List of MLAs by constituency
| Assembly Constituency |  | Member |  |  |
| # | Name | Name | Party |  |
| 1 | Mandrem | Laxmikant Parsekar |  | Bharatiya Janata Party |
| 2 | Pernem | Rajendra Arlekar |  | Bharatiya Janata Party |
| 3 | Bicholim | Naresh Sawal |  | Independent |
| 4 | Tivim | Kiran Kandolkar |  | Bharatiya Janata Party |
| 5 | Mapusa | Francis D'Souza |  | Bharatiya Janata Party |
| 6 | Siolim | Dayanand Mandrekar |  | Bharatiya Janata Party |
| 7 | Saligao | Dilip Parulekar |  | Bharatiya Janata Party |
| 8 | Calangute | Michael Lobo |  | Bharatiya Janata Party |
| 9 | Porvorim | Rohan Khaunte |  | Independent |
| 10 | Aldona | Glenn Ticlo |  | Bharatiya Janata Party |
| 11 | Panaji | Manohar Parrikar |  | Bharatiya Janata Party |
| 12 | Taleigao | Jennifer Monserrate |  | Indian National Congress |
| 13 | Santa Cruz | Atanasio Monserrate |  | Indian National Congress |
| 14 | St.
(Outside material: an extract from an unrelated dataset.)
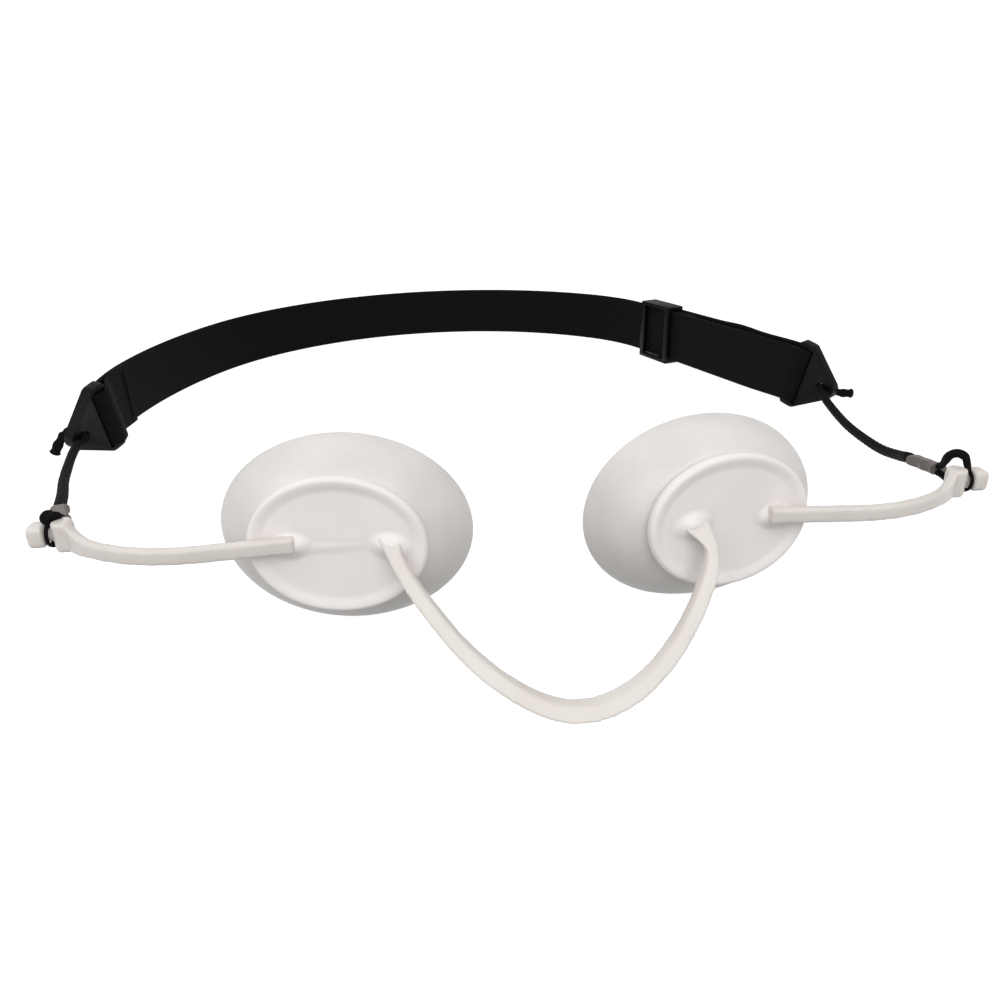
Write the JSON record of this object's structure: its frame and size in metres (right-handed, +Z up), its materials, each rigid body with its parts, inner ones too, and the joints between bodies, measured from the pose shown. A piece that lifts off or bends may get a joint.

Andre | Vishnu Wagh |  | Bharatiya Janata Party |
| 15 | Cumbarjua | Pandurang Madkaikar |  | Indian National Congress |
| 16 | Maem | Anant Shet |  | Bharatiya Janata Party |
| 17 | Sanquelim | Pramod Sawant |  | Bharatiya Janata Party |
| 18 | Poriem | Pratapsingh Rane |  | Indian National Congress |
| 19 | Valpoi | Vishwajit Pratapsingh Rane |  | Indian National Congress |
| 20 | Priol | Deepak Dhavalikar |  | Maharashtrawadi Gomantak Party |
| 21 | Ponda | Lavoo Mamledar |  | Maharashtrawadi Gomantak Party |
| 22 | Siroda | Mahadev Naik |  | Bharatiya Janata Party |
| 23 | Marcaim | Sudin Dhavalikar |  | Maharashtrawadi Gomantak Party |
| 24 | Mormugao | Milind Naik |  | Bharatiya Janata Party |
| 25 | Vasco da Gama | Carlos Almeida |  | Bharatiya Janata Party |
| 26 | Dabolim | Mauvin Godinho |  | Indian National Congress |
| 27 | Cortalim | Matanhy Saldanha (dead) |  | Bharatiya Janata Party |
Alina Saldanha
| 28 | Nuvem | Francisco Pacheco |  | Goa Vikas Party |
| 29 | Curtorim | Aleixo Lourenco |  | Indian National Congress |
| 30 | Fatorda | Vijai Sardesai |  | Independent |
| 31 | Margao | Digambar Kamat |  | Indian National Congress |
| 32 | Benaulim | Caetano Silva |  | Goa Vikas Party |
| 33 | Navelim | Avertano Furtado |  | Independent |
| 34 | Cuncolim | Subhash Rajan Naik |  | Bharatiya Janata Party |
| 35 | Velim | Benjamin Silva |  | Independent |
| 36 | Quepem | Chandrakant Kavlekar |  | Indian National Congress |
| 37 | Curchorem | Nilesh Cabral |  | Bharatiya Janata Party |
| 38 | Sanvordem | Ganesh Gaonkar |  | Bharatiya Janata Party |
| 39 | Sanguem | Subhash Phal Desai |  | Bharatiya Janata Party |
| 40 | Canacona | Ramesh Tawadkar |  | Bharatiya Janata Party |

===By-election===
After the death of incumbent MLA of Cortalim Matanhy Saldanha, his wife Alina Saldanha was elected unopposed from Cortalim on 25 May. Other candidates withdrew from the contest. She was given her husband's ministerial portfolio as forest minister.